_WHAT TO WORK ON_
Find each line with the word "this" and copy it.

_____

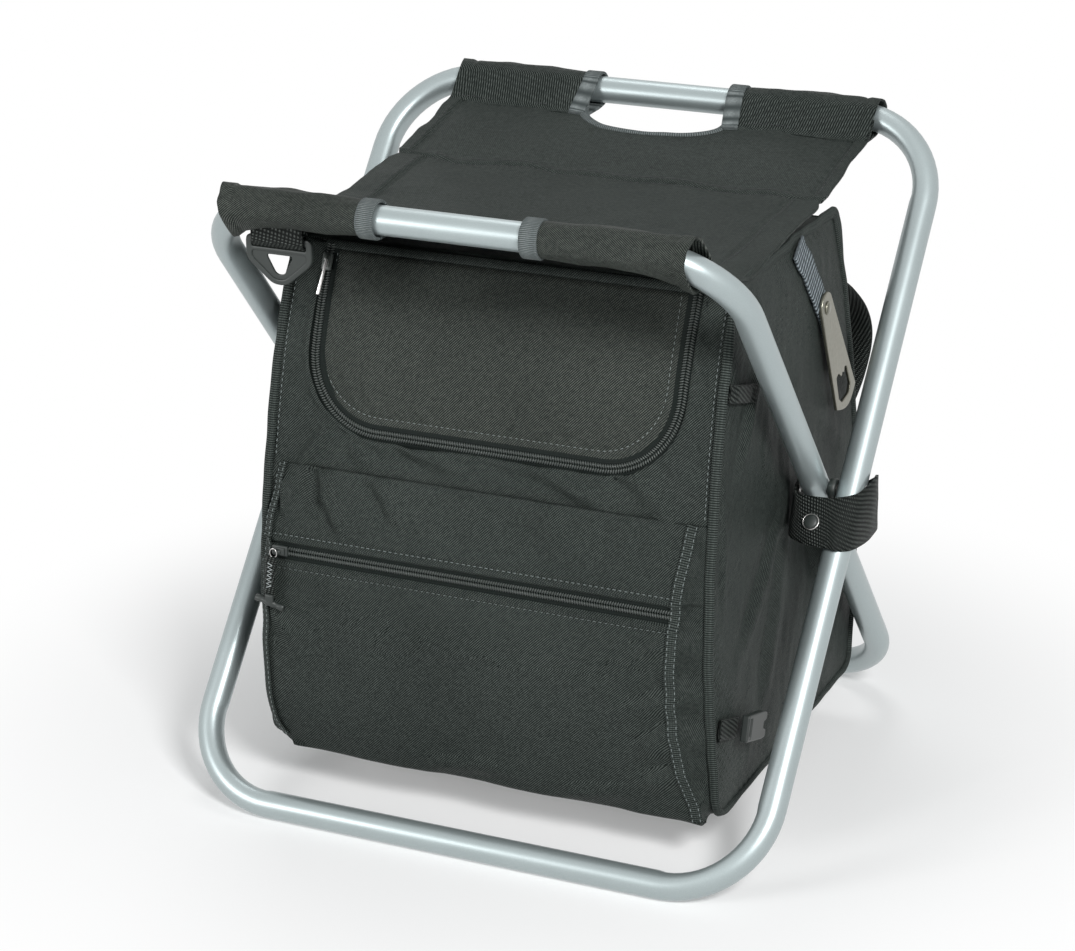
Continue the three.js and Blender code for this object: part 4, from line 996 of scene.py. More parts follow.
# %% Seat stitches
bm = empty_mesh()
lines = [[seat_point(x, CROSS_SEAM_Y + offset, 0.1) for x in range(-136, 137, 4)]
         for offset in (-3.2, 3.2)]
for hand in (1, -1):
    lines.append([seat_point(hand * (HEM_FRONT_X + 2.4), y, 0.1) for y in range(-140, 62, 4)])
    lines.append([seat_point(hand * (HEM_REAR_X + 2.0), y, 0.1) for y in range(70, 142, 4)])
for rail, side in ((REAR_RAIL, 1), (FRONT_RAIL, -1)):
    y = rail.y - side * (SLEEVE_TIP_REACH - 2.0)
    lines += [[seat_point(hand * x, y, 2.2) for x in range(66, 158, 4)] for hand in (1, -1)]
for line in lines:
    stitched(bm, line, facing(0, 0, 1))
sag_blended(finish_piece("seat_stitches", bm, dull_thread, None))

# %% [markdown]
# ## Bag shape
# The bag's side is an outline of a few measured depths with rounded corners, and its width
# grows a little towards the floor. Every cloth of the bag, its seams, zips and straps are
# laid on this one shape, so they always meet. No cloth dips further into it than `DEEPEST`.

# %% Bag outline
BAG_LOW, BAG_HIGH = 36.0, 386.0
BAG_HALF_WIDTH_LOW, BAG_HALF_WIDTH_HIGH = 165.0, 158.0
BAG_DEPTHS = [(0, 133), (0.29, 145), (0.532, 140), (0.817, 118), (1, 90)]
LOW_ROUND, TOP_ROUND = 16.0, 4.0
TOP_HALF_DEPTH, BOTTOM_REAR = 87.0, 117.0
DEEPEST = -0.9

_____

_TASK OUTPUT_
Continue the three.js and Blender code for this object: part 4, from line 996 of scene.py. More parts follow.
# laid on this one shape, so they always meet. No cloth dips further into it than `DEEPEST`.